**What is being asked:**
Reproduce the listing that follows with no differences at all.

**Dataset extract:**
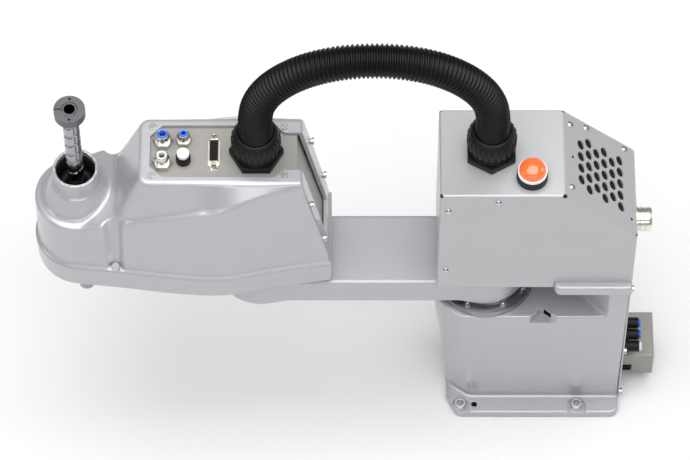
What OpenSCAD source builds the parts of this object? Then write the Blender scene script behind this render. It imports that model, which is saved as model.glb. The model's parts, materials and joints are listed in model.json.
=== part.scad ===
// SCARA robot arm with its controller built on the base.
// Origin: the first joint's axis on the mounting plane. +X runs along the stretched arm, +Z is up.

/* [Reach] */
// Distance from the first joint axis to the second
link_1 = 225; // [200:1:240]
// Distance from the second joint axis to the shaft axis
link_2 = 175; // [168:1:182]
// Stroke of the shaft
stroke = 150; // [60:1:150]

/* [Base] */
// Height of the casting's top face above the mounting plane
base_h = 178; // [176:0.5:180]
// Thickness of the mounting flange
flange_t = 10; // [8:0.5:12]
// Rear end of the casting
base_back = -141.4; // [-143:0.1:-140]
// Half width of the flange
flange_y = 68.3; // [66:0.1:70]
// Half width of the casting's body at its foot
body_y = 47.6; // [46:0.1:49]
// Half width of the casting's body at its top
top_y = 50; // [49:0.1:51]
// Wall thickness of the castings
wall = 6; // [4:0.5:7]
// Side of the square mounting bolt pattern
bolt_pitch = 120; // [118:1:122]
// Centre of the bolt pattern along X
bolt_x = -38.5; // [-40:0.5:-37]
// Diameter of the mounting holes
bolt_d = 9; // [8.5:0.5:10]
// Diameter of the locating pin hole
dowel_d = 6; // [5:0.5:7]
// Underside of the shelf that carries the controller
shelf_z = 236.5; // [236:0.5:238]
// Thickness of that shelf
shelf_t = 13.5; // [10:0.5:14]

/* [Controller] */
// Front wall of the sheet metal housing
box_front = 49.5; // [48:0.5:52]
// Right-hand wall of the housing
box_right = -47.5; // [-48:0.5:-44]
// Left-hand wall of the housing
box_left = 50.5; // [49:0.5:52]
// Height of the housing's top
box_top = 414.5; // [410:0.5:420]
// Where the top bends down into the sloping vent face
slope_x = -70; // [-75:1:-65]
// Height of the bend between the vent face and the rear wall
slope_z = 341; // [335:1:345]
// Lower edge of the housing in front of the shelf
skirt_z = 240.7; // [239.5:0.1:242]
// Sheet thickness
sheet = 1.5; // [1:0.1:2]

/* [Arm 1] */
// Underside of the first arm
arm1_z = 192; // [191:0.5:195]
// Top of the first arm
arm1_top = 228.5; // [226:0.5:230]
// Half width of the first arm
arm1_y = 39.2; // [37:0.1:41]
// Radius of the first arm's outer end
arm1_end_r = 43; // [42:0.5:44]

/* [Arm 2] */
// Underside of the second arm's casting
arm2_z = 232; // [231:0.5:233]
// Seam between that casting and its cover
seam_z = 268; // [266:0.5:270]
// Height of the cover's raised deck
deck_z = 415; // [412:0.5:418]
// Radius of the nose around the shaft
nose_r = 45.5; // [44:0.1:47]
// Wall thickness of the cover
cover_t = 4; // [3:0.5:4]

/* [Shaft] */
// Diameter of the hollow shaft
shaft_d = 16; // [15.9:0.05:16.1]
// Diameter of the hole through it
shaft_bore = 11; // [10:0.5:12]
// Lower end of the shaft at the top of its stroke
shaft_low = 162; // [161:0.5:165]
// Upper end of the shaft at the top of its stroke
shaft_high = 491; // [490:0.5:495]
// Length of the plain end that a tool clamps on
tool_end = 30; // [20:1:34]

/* [Cable duct] */
// Outer diameter of the corrugated duct
duct_d = 33; // [30:0.5:33]

/* [Hidden] */
$fn = 64;

shaft_x = link_1 + link_2;
shelf_top = shelf_z + shelf_t;
panel_z = deck_z - 4;
tiny = 0.01;
// Clearance between a part and the hole it passes through inside one body
slip = 0.2;
// Clearance between curved faces that turn against each other
turn_gap = 0.3;
// Radial clearance of the two nuts on the shaft
run_fit = 0.05;

// First joint: reducer flange, output hub and bolts
ring_r = 50;
ring_t = 9;
hub_r = 39.5;
hub_z = base_h + 2.5;
// Radius of the casting's front end at its top
front_r = 55;
ring_bolt_r = 43.8;
ring_bolt_angles = [32, 66, 114, 148, -32, -66, -114, -148];
reducer_r = 37;
reducer_z = 150;
motor_side = 60;
motor_1_z = 66;

// Second joint
hub_2_r = 32;
hub_2_z = 218;
reducer_2_r = 38;
reducer_2_top = 262;

// Wedge-shaped tower: its two faces run along the arm at the limits of the first joint
tower_limit = 132;
tower_apex = -78;

// Controller slope
// Rear wall of the housing, flush with the rear cover
box_back = base_back - 1.6;
box_step = -65.5;
slope_run = slope_x - box_back;
slope_drop = box_top - slope_z;
slope_angle = atan2(slope_drop, slope_run);
slope_len = norm([slope_run, slope_drop]);
vent_d = 10;
vent_pitch = 13;
vent_rows = [4, 5, 4, 5, 4, 5];
vent_first = 24.5;
vent_y = 1.5;

// Screws of the housing: [x, z] on the side walls, [distance down the slope, y] on the vent face
side_screws = [[41, 387], [-6.4, 403], [41.4, 274]];
slope_screws = [[10, -34.5], [33, -40.6], [88.5, -40.6], [10, 35.7]];

lamp_at = [-38.6, 28.8];

// Rear of the base
conn_box = [[base_back - 36, -25.6, 17.5], [base_back - 1.6, 25.6, 54.5]];
rear_fit_z = 90;
rear_fit_y = [7, 20.5, 34];
rear_screw_z = [14, 100, 228];
round_conn_z = 296;
round_conn_y = 5;

// Push-in fittings on the panel: [x, y, tube diameter, hex across flats, body diameter]
air_ports = [
    [314.8, -12, 6, 17, 14], [315, 12, 6, 17, 14],
    [294.8, -12.8, 4, 14, 12]];
button_at = [294.8, 8];
signal_x = 265.6;
jack_y = 16.65;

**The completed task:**
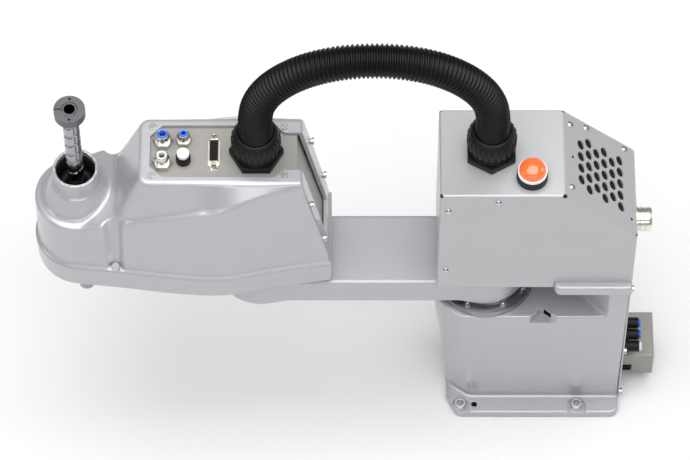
What OpenSCAD source builds the parts of this object? Then write the Blender scene script behind this render. It imports that model, which is saved as model.glb. The model's parts, materials and joints are listed in model.json.
=== part.scad ===
// SCARA robot arm with its controller built on the base.
// Origin: the first joint's axis on the mounting plane. +X runs along the stretched arm, +Z is up.

/* [Reach] */
// Distance from the first joint axis to the second
link_1 = 225; // [200:1:240]
// Distance from the second joint axis to the shaft axis
link_2 = 175; // [168:1:182]
// Stroke of the shaft
stroke = 150; // [60:1:150]

/* [Base] */
// Height of the casting's top face above the mounting plane
base_h = 178; // [176:0.5:180]
// Thickness of the mounting flange
flange_t = 10; // [8:0.5:12]
// Rear end of the casting
base_back = -141.4; // [-143:0.1:-140]
// Half width of the flange
flange_y = 68.3; // [66:0.1:70]
// Half width of the casting's body at its foot
body_y = 47.6; // [46:0.1:49]
// Half width of the casting's body at its top
top_y = 50; // [49:0.1:51]
// Wall thickness of the castings
wall = 6; // [4:0.5:7]
// Side of the square mounting bolt pattern
bolt_pitch = 120; // [118:1:122]
// Centre of the bolt pattern along X
bolt_x = -38.5; // [-40:0.5:-37]
// Diameter of the mounting holes
bolt_d = 9; // [8.5:0.5:10]
// Diameter of the locating pin hole
dowel_d = 6; // [5:0.5:7]
// Underside of the shelf that carries the controller
shelf_z = 236.5; // [236:0.5:238]
// Thickness of that shelf
shelf_t = 13.5; // [10:0.5:14]

/* [Controller] */
// Front wall of the sheet metal housing
box_front = 49.5; // [48:0.5:52]
// Right-hand wall of the housing
box_right = -47.5; // [-48:0.5:-44]
// Left-hand wall of the housing
box_left = 50.5; // [49:0.5:52]
// Height of the housing's top
box_top = 414.5; // [410:0.5:420]
// Where the top bends down into the sloping vent face
slope_x = -70; // [-75:1:-65]
// Height of the bend between the vent face and the rear wall
slope_z = 341; // [335:1:345]
// Lower edge of the housing in front of the shelf
skirt_z = 240.7; // [239.5:0.1:242]
// Sheet thickness
sheet = 1.5; // [1:0.1:2]

/* [Arm 1] */
// Underside of the first arm
arm1_z = 192; // [191:0.5:195]
// Top of the first arm
arm1_top = 228.5; // [226:0.5:230]
// Half width of the first arm
arm1_y = 39.2; // [37:0.1:41]
// Radius of the first arm's outer end
arm1_end_r = 43; // [42:0.5:44]

/* [Arm 2] */
// Underside of the second arm's casting
arm2_z = 232; // [231:0.5:233]
// Seam between that casting and its cover
seam_z = 268; // [266:0.5:270]
// Height of the cover's raised deck
deck_z = 415; // [412:0.5:418]
// Radius of the nose around the shaft
nose_r = 45.5; // [44:0.1:47]
// Wall thickness of the cover
cover_t = 4; // [3:0.5:4]

/* [Shaft] */
// Diameter of the hollow shaft
shaft_d = 16; // [15.9:0.05:16.1]
// Diameter of the hole through it
shaft_bore = 11; // [10:0.5:12]
// Lower end of the shaft at the top of its stroke
shaft_low = 162; // [161:0.5:165]
// Upper end of the shaft at the top of its stroke
shaft_high = 491; // [490:0.5:495]
// Length of the plain end that a tool clamps on
tool_end = 30; // [20:1:34]

/* [Cable duct] */
// Outer diameter of the corrugated duct
duct_d = 33; // [30:0.5:33]

/* [Hidden] */
$fn = 64;

shaft_x = link_1 + link_2;
shelf_top = shelf_z + shelf_t;
panel_z = deck_z - 4;
tiny = 0.01;
// Clearance between a part and the hole it passes through inside one body
slip = 0.2;
// Clearance between curved faces that turn against each other
turn_gap = 0.3;
// Radial clearance of the two nuts on the shaft
run_fit = 0.05;

// First joint: reducer flange, output hub and bolts
ring_r = 50;
ring_t = 9;
hub_r = 39.5;
hub_z = base_h + 2.5;
// Radius of the casting's front end at its top
front_r = 55;
ring_bolt_r = 43.8;
ring_bolt_angles = [32, 66, 114, 148, -32, -66, -114, -148];
reducer_r = 37;
reducer_z = 150;
motor_side = 60;
motor_1_z = 66;

// Second joint
hub_2_r = 32;
hub_2_z = 218;
reducer_2_r = 38;
reducer_2_top = 262;

// Wedge-shaped tower: its two faces run along the arm at the limits of the first joint
tower_limit = 132;
tower_apex = -78;

// Controller slope
// Rear wall of the housing, flush with the rear cover
box_back = base_back - 1.6;
box_step = -65.5;
slope_run = slope_x - box_back;
slope_drop = box_top - slope_z;
slope_angle = atan2(slope_drop, slope_run);
slope_len = norm([slope_run, slope_drop]);
vent_d = 10;
vent_pitch = 13;
vent_rows = [4, 5, 4, 5, 4, 5];
vent_first = 24.5;
vent_y = 1.5;

// Screws of the housing: [x, z] on the side walls, [distance down the slope, y] on the vent face
side_screws = [[41, 387], [-6.4, 403], [41.4, 274]];
slope_screws = [[10, -34.5], [33, -40.6], [88.5, -40.6], [10, 35.7]];

lamp_at = [-38.6, 28.8];

// Rear of the base
conn_box = [[base_back - 36, -25.6, 17.5], [base_back - 1.6, 25.6, 54.5]];
rear_fit_z = 90;
rear_fit_y = [7, 20.5, 34];
rear_screw_z = [14, 100, 228];
round_conn_z = 296;
round_conn_y = 5;

// Push-in fittings on the panel: [x, y, tube diameter, hex across flats, body diameter]
air_ports = [
    [314.8, -12, 6, 17, 14], [315, 12, 6, 17, 14],
    [294.8, -12.8, 4, 14, 12]];
button_at = [294.8, 8];
signal_x = 265.6;
jack_y = 16.65;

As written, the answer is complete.